13:00 I see that Gill, my sister in Cambridge has emailed me. Thanks to a recent DNA test she found out the other week that we're both related to a cousin we'd never heard of, David, an online journalist. David's mother was an aunt of ours, Joan, who was unmarried, and decided to give David and an earlier child, Jonathan, up for adoption after they were born (in 1957 and 1949 respectively).

Lois has recently found out a lot about Peter, David's father, from local press reports - for some period in the 1960's Peter was manager of a local inn at Tewkesbury, an inn which Lois and I have often visited. 

So Peter had 2 children born in 1949-ish, (1) a daughter born to his wife Elizabeth, and (2) a son, Jonathan, born to his mistress (and employee), our Aunty Joan. My god!

Confusing isn't it!

A lot of the press information that Lois found was new to David, apparently, and he has asked Gill to thank Lois and me for our work. And now David has supplied some information about Peter's father, i.e. David's grandfather.

Peter's father was also a bit of a slippery character it seems. Peter's mother died and Peter's father put Peter and his siblings into a children's home, before clearing off abroad for a few years.
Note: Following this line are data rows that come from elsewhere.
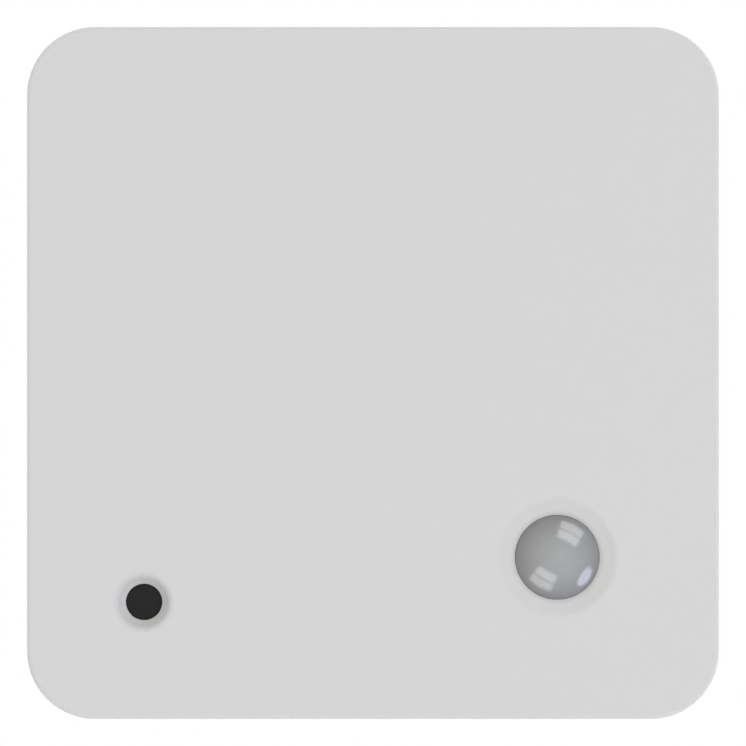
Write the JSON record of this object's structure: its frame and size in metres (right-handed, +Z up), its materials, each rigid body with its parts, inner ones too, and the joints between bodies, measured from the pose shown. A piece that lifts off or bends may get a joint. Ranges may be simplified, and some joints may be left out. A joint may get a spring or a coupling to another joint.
{
  "type": "multi-purpose room sensor",
  "caption": "Flat square wall sensor with a small domed motion lens and a light window in its front; the front unit snaps onto a screwed wall plate and carries the circuit board and cells.",
  "frame": {"origin": "centre of the pattern of four wall screw holes, on the face that meets the wall", "axes": "+X to the right as seen from the room, +Y into the wall, +Z up the wall; the front faces -Y"},
  "size_m": [0.086, 0.0272, 0.086],
  "materials": {
    "cover_plastic": "fine satin moulding texture",
    "plate_plastic": "satin",
    "lens_plastic": "smooth, slightly translucent",
    "window_plastic": "smooth",
    "clear_plastic": "clear",
    "retainer_plastic": "satin",
    "board_laminate": "solder mask",
    "chip_plastic": "moulded",
    "resistor_glaze": "glazed, tinned ends",
    "capacitor_ceramic": "fired, tinned ends",
    "sensor_plastic": "moulded",
    "nickel": "nickel plated",
    "filter_glass": "polished",
    "element_plate": "fired",
    "gold_plate": "gold plated",
    "antenna_steel": "tin plated",
    "screw_steel": "zinc plated",
    "led_resin": "diffused",
    "can_aluminium": "drawn",
    "plunger_plastic": "moulded",
    "holder_plastic": "glass-filled",
    "terminal_steel": "nickel plated",
    "cell_jacket": "shrink sleeve",
    "cap_steel": "nickel plated"
  },
  "bodies": {
    "wall_mount": {"wall_plate": "plate_plastic", "snap_arms": "plate_plastic"},
    "reset_button": {"reset_plunger": "plunger_plastic"},
    "upper_cell": {"cell_upper": "cell_jacket", "cell_cap_upper": "cap_steel"},
    "lower_cell": {"cell_lower": "cell_jacket", "cell_cap_lower": "cap_steel"},
    "front_unit": {"front_cover": "cover_plastic", "pir_lens": "lens_plastic", "light_window": "window_plastic", "light_guide": "clear_plastic", "lens_retainer": "retainer_plastic", "main_board": "board_laminate", "radio_board": "board_laminate", "microcontroller": "chip_plastic", "air_sensor": "chip_plastic", "switch_body": "chip_plastic", "header_block": "chip_plastic", "capacitor_base": "chip_plastic", "board_resistors": "resistor_glaze", "board_capacitors": "capacitor_ceramic", "light_sensor": "sensor_plastic", "pir_can": "nickel", "radio_shield": "nickel", "switch_frame": "nickel", "crystal": "nickel", "pir_filter": "filter_glass", "pir_element": "element_plate", "header_pins": "gold_plate", "pir_leads": "gold_plate", "antenna": "antenna_steel", "board_screws": "screw_steel", "status_led": "led_resin", "buffer_capacitor": "can_aluminium", "cell_holder_upper": "holder_plastic", "cell_holder_lower": "holder_plastic", "negative_terminal_upper": "terminal_steel", "positive_terminal_upper": "terminal_steel", "negative_terminal_lower": "terminal_steel", "positive_terminal_lower": "terminal_steel", "cell_spring_upper": "terminal_steel", "cell_spring_lower": "terminal_steel"}
  },
  "joints": [
    {"name": "cover_pull", "type": "slide", "parent": "wall_mount", "child": "front_unit", "axis": [0, -1, 0], "range_m": [0, 0.06], "deforming": ["snap_arms"]},
    {"name": "reset_press", "type": "slide", "parent": "front_unit", "child": "reset_button", "axis": [0, -1, 0], "range_m": [0, 0.00025], "stiffness_N_per_m": 6400},
    {"name": "upper_cell_push", "type": "slide", "parent": "front_unit", "child": "upper_cell", "axis": [-1, 0, 0], "range_m": [0, 0.0015], "stiffness_N_per_m": 1000, "springref_m": -0.003, "deforming": ["cell_spring_upper"]},
    {"name": "lower_cell_push", "type": "slide", "parent": "front_unit", "child": "lower_cell", "axis": [1, 0, 0], "range_m": [0, 0.0015], "stiffness_N_per_m": 1000, "springref_m": -0.003, "deforming": ["cell_spring_lower"]}
  ]
}
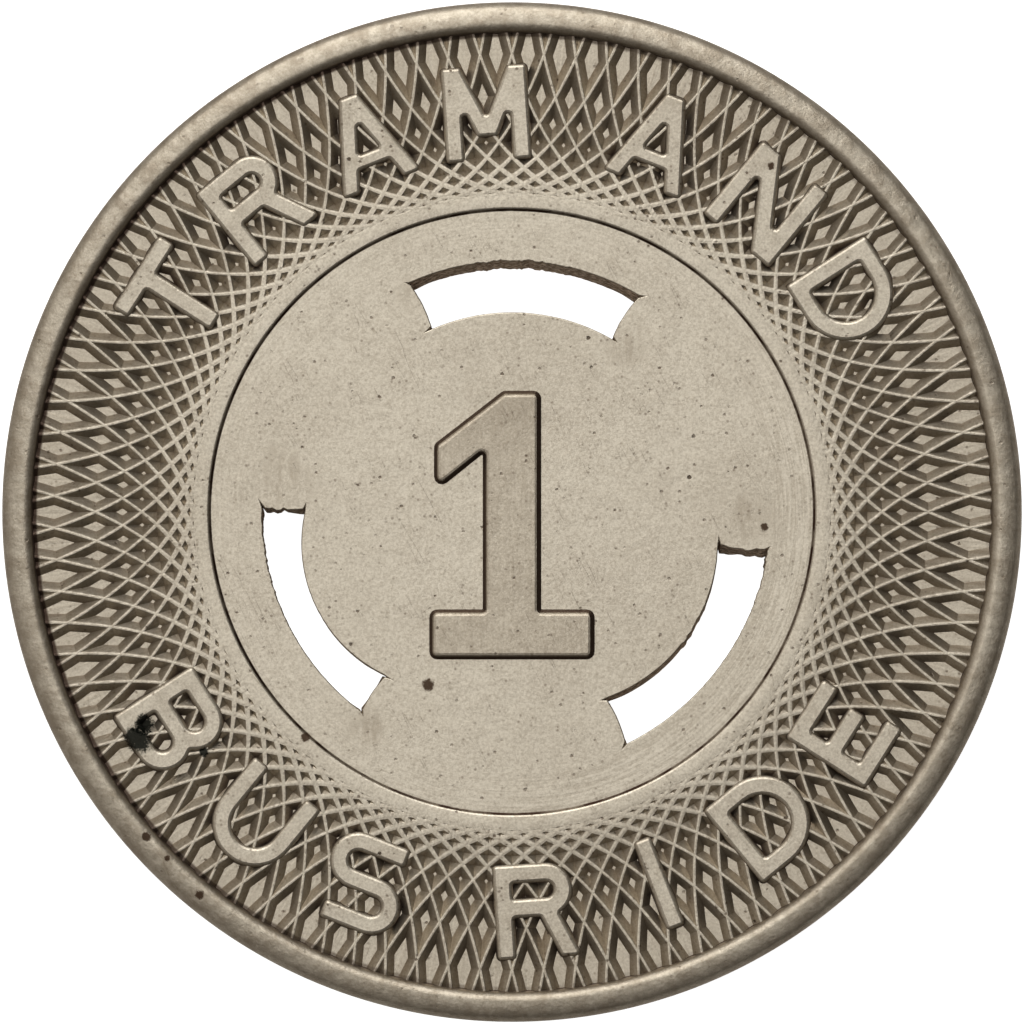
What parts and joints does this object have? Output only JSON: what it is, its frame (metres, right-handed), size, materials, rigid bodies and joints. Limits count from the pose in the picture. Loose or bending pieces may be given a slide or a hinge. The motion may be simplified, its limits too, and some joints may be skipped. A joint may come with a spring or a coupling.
{
  "type": "transit token",
  "caption": "Round struck metal fare token with a raised rim, a lettered border, a centre numeral and curved pierced slots.",
  "frame": {"origin": "centre of the token, on the plane of the lower rim's land, where it rests", "axes": "+Z out of the obverse face, +Y towards the top of the obverse legend, +X to its right"},
  "size_m": [0.023, 0.023, 0.0015],
  "materials": {
    "nickel_silver": "struck, lightly worn, dark toning in the recesses"
  },
  "bodies": {
    "root": {"token": "nickel_silver"}
  },
  "joints": []
}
When he came back to the UK he married again, and had another son with his new wife, and he called that son Peter as well, telling his new family that his children by his first wife were all dead.

What madness !!!!!! 

16:00 The sun is shining so we sit out on the patio to have our cup of Earl Grey tea and currant bun.

we have a cup of tea and a bun on the patio

20:00 Lois doesn't feel up to her sect's usual Monday evening Bible Seminar tonight, so we settle down on the couch and watch a bit of TV, last week's edition of "University Challenge", the student quiz. We didn't manage to see it last week because of going to stay with our daughter Alison and her family in Headley, Hampshire.

Tonight's contest is between University of Strathclyde and University of Reading.



Lois and I are in a good mood to start with, but as we watch the programme, the good humour quickly turns sour: we get lots of answers right, but so do the students, damn their eyes !!!!!

We only record two answers that the students get wrong, which is pathetic. My god! Is our career as smart alecs clearly over? I think we should be told!

1.    Shared with a town in Surrey, what was the given name of Lady Jane Grey's husband, who was executed alongside her? He was the son of John Dudley.

Students: Richard
Colin and Lois: Guildford

2.    The name of what element comes from the Swedish for "heavy stone"?

Students: osmium
Colin and Lois: tungsten

Not much for a half-hour's concentrated brainwork on our part, is it. My god (again) !!!!

In our defence, I would say that Reading in particular were an excellent team - I wouldn't be surprised to see them ending up winning this year's contest! [You can't keep on giving that excuse indefinitely! - Ed]


22:00 We go to bed in solemn mood - oh dear! Zzzzzzzzzzzz!!!!